Также умерла другая сестра из нашей обители. Я молилась, чтобы и она водворилась в вечную радость. Но мне было сказано: «Дай Мне исполнить на ней Мою справедливость». Немного спустя она мне явилась в ночи. И я спросила ее: как с ней обошлось милосердие Божье? Она отвечала: «Я не сумела узреть милосердия Божия за Его справедливостью». А затем явилась опять и сказала, что теперь дела ее лучше, впрочем, она еще не избавлена от великого утеснения. Я спросила: «Какова главная причина сего?» Она отвечала: «Та, что я шла против Бога». Сия поблагодарила меня за всё, что я для нее сделала доброго.

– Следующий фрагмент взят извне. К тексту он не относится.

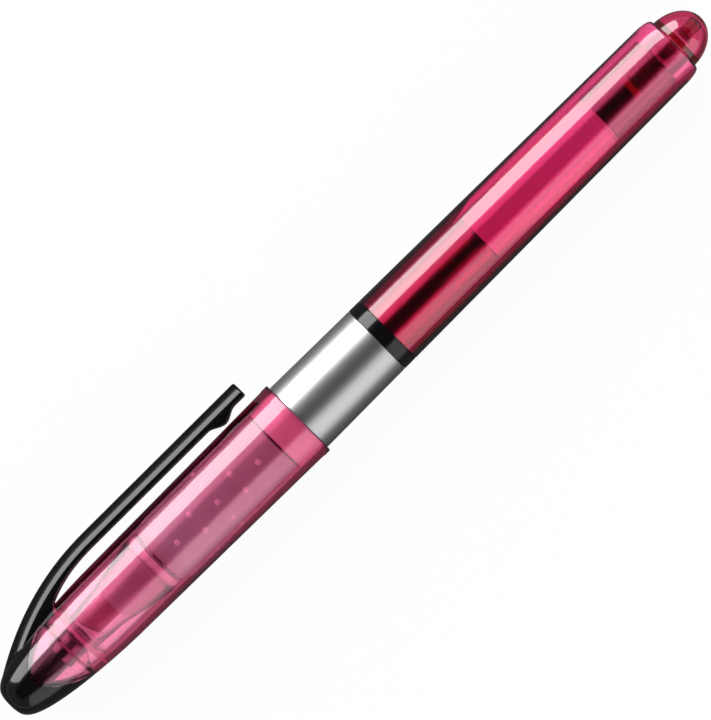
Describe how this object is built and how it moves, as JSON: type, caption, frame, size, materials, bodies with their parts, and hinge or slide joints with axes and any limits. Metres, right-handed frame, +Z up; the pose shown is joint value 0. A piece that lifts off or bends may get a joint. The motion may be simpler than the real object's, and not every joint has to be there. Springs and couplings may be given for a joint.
{
  "type": "capped liquid-ink highlighter",
  "caption": "Slim capped highlighter with a sprung pocket clip, a clear cap that pulls off, a soft grip, a silver sleeve and a clear ink barrel with a domed end plug.",
  "frame": {"origin": "under the middle of the pen's box, on the surface that it lies on", "axes": "+X from the nose of the cap to the domed end plug, +Y towards the clip, +Z up"},
  "size_m": [0.14, 0.0166, 0.013],
  "materials": {
    "cap_pink": "clear moulded pink, polished",
    "inner_clear": "clear moulded, pale pink",
    "barrel_magenta": "clear moulded magenta, polished",
    "gloss_black": "opaque black, polished",
    "silver": "bright silver, fine turned finish",
    "grip_grey": "matt soft grey",
    "felt_pink": "dense fibre soaked with pink ink",
    "holder_pink": "milky pale pink",
    "section_crimson": "deep crimson, semi-gloss",
    "wick_crimson": "fibre rod soaked with ink",
    "ink_pink": "clear fluorescent pink liquid",
    "rubber_black": "matt black",
    "seal_crimson": "satin crimson"
  },
  "bodies": {
    "pen": {"nib": "felt_pink", "nib_holder": "holder_pink", "nib_collar": "holder_pink", "front_section": "section_crimson", "grip_sleeve": "grip_grey", "metal_sleeve": "silver", "trim_ring": "gloss_black", "collector": "section_crimson", "ink_wick": "wick_crimson", "wick_guide": "section_crimson", "barrel": "barrel_magenta", "ink_charge": "ink_pink", "tank_stopper": "section_crimson", "stopper_slug": "rubber_black", "ribbed_seal": "seal_crimson", "end_plug": "barrel_magenta"},
    "cap": {"cap_shell": "cap_pink", "cap_nose": "gloss_black", "inner_cap": "inner_clear"},
    "clip": {"clip_arm": "gloss_black"}
  },
  "joints": [
    {"name": "cap_slide", "type": "slide", "parent": "pen", "child": "cap", "axis": [-1, 0, 0], "range_m": [0, 0.05]},
    {"name": "clip_flex", "type": "hinge", "parent": "cap", "child": "clip", "pos_m": [-0.05495, 0.00596, 0.0065], "axis": [0, 0, 1], "range_deg": [0, 4], "stiffness_Nm_per_rad": 0.05}
  ]
}
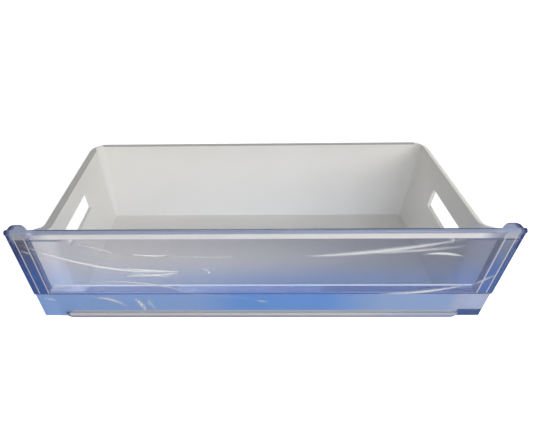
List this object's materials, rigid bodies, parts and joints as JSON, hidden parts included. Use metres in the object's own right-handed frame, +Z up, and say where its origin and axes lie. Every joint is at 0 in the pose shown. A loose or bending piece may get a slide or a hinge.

Однажды ночью мне явилась сестрица моя, она привела с собой некоего господина — величественного и могущественного; ему была вручена над нами великая власть, и он был мне весьма вожделен и как-то сладостно мил. Сестрица обратилась ко мне: «Хотела бы ты такого предстоятеля[690] для себя?» Я отвечала: «Да, несомненно». И тогда господин у меня проникновенно спросил: «Можешь ли любить меня всегда так, как [ныне] любишь меня?» Тут мне было открыто: сей есть Господь мой Иисус Христос. Он имел в виду ту неуемную любовь, какую я питала к святым деяниям Его любви.
В это время брат мой [по плоти] решил привести своего ребенка ко мне в монастырь. У меня сие вызвало скорбь, ибо я боялась забот из-за этого. Его ребенка я нередко видела по ночам, прежде чем он пришел в нашу обитель. Его лик сиял. Это внушило мне радостную уверенность в том, что он станет блаженным. Когда же он явился ко мне в монастырь, то я телесными очами узрела великий свет над ним, когда он лежал в постели и почивал. А вот что случилось перед Адвентом. Началось мое привычное молчание, и Господь мой Иисус Христос сообщал мне Свою обычную благодать, поэтому священное время я проводила в обильной сладости, особенно святой день Рождества. А в день Младенцев[691] мне явилась и речь с приливами благодати нашего Господа.